Given entries:
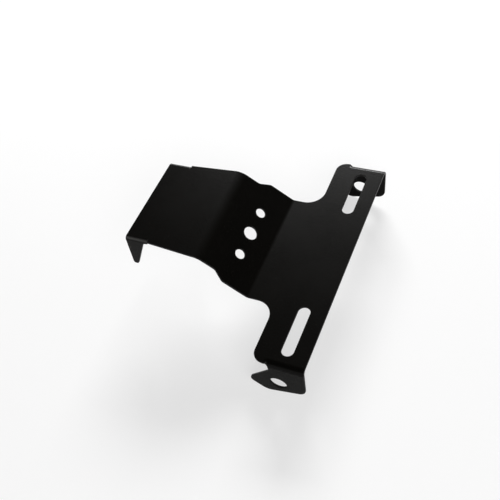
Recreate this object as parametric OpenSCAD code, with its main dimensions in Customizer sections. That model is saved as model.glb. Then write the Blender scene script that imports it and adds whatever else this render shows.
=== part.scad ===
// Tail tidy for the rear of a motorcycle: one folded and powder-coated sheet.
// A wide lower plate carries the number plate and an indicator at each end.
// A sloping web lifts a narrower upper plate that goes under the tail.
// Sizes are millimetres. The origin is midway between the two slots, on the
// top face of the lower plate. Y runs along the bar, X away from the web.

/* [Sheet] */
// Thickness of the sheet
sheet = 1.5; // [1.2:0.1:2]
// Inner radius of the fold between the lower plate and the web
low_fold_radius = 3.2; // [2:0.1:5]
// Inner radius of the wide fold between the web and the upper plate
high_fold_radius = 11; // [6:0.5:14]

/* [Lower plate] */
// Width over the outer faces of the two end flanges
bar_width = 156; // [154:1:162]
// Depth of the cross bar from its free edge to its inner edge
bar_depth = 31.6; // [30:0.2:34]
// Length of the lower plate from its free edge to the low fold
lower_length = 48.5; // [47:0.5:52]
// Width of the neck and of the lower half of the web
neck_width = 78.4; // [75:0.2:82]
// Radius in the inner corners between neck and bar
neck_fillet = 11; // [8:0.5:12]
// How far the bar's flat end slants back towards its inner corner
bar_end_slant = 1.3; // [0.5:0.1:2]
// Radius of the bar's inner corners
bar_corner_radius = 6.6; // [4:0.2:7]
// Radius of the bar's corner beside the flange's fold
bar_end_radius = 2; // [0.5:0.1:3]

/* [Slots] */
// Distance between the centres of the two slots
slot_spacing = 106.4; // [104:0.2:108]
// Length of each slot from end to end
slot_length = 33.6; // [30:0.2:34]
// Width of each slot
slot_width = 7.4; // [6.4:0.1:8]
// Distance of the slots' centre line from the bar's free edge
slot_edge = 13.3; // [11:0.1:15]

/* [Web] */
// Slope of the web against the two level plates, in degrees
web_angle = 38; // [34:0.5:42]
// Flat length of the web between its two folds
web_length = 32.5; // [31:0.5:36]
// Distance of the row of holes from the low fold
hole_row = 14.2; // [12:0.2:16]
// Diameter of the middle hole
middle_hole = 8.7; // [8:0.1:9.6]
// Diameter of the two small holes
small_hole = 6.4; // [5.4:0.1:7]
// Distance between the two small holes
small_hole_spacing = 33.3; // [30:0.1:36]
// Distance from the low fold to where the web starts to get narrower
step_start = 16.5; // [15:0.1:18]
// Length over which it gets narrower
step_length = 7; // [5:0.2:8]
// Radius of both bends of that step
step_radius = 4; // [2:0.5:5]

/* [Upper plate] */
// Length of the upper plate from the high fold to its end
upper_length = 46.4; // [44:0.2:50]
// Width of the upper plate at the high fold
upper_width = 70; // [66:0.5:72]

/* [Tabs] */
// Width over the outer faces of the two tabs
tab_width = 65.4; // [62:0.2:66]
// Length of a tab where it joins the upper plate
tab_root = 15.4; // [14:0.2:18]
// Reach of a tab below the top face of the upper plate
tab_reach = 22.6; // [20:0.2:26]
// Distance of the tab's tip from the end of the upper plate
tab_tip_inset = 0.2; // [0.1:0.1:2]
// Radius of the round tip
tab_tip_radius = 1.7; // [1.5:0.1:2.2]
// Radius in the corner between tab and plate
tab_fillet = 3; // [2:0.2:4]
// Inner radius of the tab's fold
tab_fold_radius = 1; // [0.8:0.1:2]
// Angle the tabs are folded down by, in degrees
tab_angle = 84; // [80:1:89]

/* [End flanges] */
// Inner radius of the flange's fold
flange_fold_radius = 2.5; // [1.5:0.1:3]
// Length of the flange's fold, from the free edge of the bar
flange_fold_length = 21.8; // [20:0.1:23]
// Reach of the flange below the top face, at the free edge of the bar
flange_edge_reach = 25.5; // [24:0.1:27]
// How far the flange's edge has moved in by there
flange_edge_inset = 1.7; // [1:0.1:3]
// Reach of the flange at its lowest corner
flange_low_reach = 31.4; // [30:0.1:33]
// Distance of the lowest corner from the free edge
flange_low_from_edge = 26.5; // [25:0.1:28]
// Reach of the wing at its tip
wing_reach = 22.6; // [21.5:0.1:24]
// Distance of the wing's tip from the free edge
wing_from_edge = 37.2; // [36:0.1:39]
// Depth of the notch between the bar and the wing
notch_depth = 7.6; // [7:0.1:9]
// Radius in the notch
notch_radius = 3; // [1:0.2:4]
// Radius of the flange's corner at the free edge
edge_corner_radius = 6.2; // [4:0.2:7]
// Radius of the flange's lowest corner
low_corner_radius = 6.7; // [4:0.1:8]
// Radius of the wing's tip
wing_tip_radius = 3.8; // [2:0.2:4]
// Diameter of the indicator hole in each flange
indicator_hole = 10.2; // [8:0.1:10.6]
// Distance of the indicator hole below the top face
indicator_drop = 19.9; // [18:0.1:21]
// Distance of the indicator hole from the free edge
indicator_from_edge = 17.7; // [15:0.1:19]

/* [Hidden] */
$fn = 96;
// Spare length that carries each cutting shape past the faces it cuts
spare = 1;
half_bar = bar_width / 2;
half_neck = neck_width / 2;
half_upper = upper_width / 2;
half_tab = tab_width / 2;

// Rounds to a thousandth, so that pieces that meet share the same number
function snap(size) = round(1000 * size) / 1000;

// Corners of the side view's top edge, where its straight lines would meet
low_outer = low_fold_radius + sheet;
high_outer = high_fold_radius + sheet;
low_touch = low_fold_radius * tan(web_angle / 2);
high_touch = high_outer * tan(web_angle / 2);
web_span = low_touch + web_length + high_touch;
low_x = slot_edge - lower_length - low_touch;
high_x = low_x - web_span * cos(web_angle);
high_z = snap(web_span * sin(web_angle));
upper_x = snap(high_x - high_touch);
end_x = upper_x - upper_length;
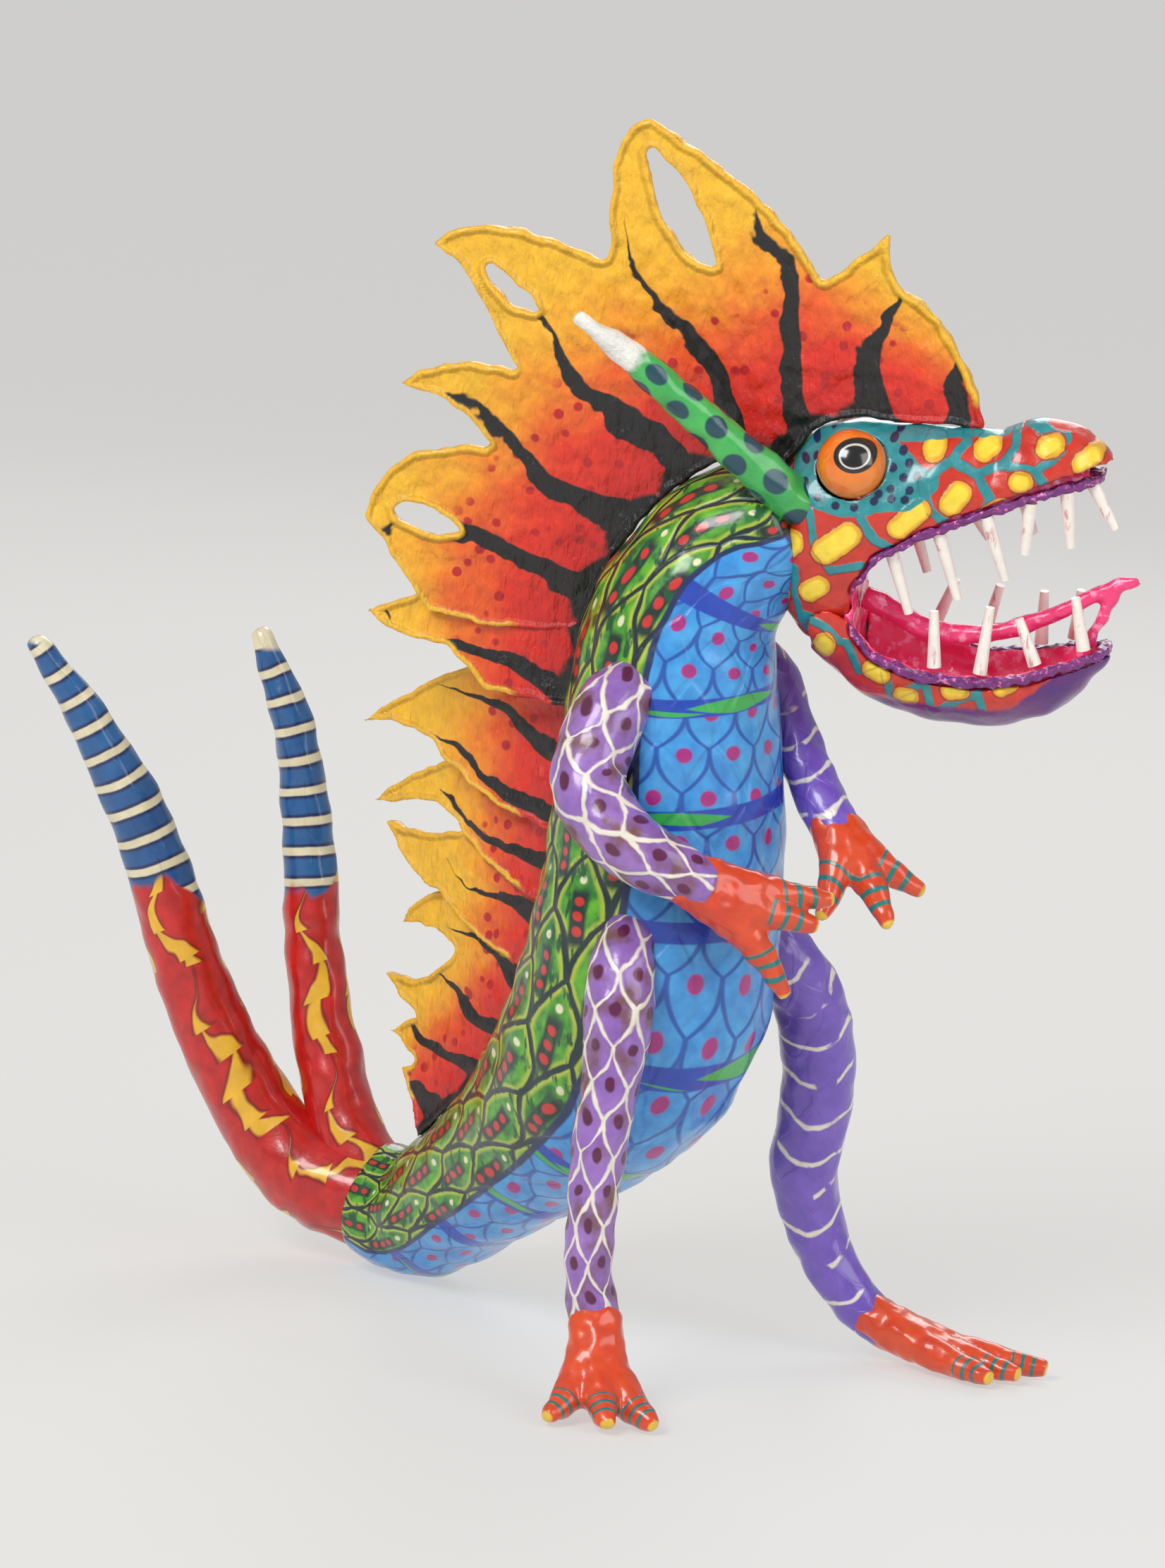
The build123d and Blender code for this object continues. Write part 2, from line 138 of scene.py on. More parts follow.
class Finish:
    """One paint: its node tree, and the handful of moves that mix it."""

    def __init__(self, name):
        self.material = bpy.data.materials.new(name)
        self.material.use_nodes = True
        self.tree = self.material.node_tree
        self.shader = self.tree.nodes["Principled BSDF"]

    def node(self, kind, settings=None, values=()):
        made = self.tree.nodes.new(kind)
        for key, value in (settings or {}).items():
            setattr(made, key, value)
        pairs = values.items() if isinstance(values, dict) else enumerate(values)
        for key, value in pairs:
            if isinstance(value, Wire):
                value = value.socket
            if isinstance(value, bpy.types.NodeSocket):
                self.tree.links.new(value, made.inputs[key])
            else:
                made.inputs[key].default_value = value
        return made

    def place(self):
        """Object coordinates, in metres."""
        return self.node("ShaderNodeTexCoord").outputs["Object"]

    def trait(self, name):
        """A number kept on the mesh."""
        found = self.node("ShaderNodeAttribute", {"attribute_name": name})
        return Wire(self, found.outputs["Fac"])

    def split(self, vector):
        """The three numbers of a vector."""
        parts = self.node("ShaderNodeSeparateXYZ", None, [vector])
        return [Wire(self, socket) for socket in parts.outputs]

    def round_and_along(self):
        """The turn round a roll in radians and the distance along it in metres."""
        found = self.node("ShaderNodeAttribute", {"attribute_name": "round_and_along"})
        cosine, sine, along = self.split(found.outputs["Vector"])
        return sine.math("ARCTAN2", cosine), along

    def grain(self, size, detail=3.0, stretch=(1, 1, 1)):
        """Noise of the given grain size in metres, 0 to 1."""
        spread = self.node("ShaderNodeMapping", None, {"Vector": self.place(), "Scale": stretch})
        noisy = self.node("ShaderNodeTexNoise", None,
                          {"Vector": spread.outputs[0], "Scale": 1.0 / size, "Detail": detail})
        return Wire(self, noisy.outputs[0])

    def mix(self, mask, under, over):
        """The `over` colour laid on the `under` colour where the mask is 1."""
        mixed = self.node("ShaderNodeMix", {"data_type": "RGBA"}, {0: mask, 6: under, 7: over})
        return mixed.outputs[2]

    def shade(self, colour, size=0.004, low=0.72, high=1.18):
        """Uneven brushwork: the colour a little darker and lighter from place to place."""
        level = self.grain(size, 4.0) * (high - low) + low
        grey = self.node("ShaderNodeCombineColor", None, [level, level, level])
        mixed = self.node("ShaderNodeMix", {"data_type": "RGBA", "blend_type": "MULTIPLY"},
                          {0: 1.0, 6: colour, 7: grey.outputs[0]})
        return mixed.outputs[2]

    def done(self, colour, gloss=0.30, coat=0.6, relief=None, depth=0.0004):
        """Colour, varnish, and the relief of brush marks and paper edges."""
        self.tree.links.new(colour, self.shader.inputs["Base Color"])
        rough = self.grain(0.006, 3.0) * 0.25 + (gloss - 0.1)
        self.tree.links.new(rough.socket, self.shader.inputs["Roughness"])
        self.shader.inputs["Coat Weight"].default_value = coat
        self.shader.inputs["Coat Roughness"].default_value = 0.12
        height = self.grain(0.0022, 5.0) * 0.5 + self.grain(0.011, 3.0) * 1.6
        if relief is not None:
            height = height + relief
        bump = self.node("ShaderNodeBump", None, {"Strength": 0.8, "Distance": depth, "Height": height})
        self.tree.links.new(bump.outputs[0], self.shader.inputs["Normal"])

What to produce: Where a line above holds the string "parts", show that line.

In response:
The build123d and Blender code for this object continues. Write part 2, from line 138 of scene.py on. More parts follow.
        parts = self.node("ShaderNodeSeparateXYZ", None, [vector])
        return [Wire(self, socket) for socket in parts.outputs]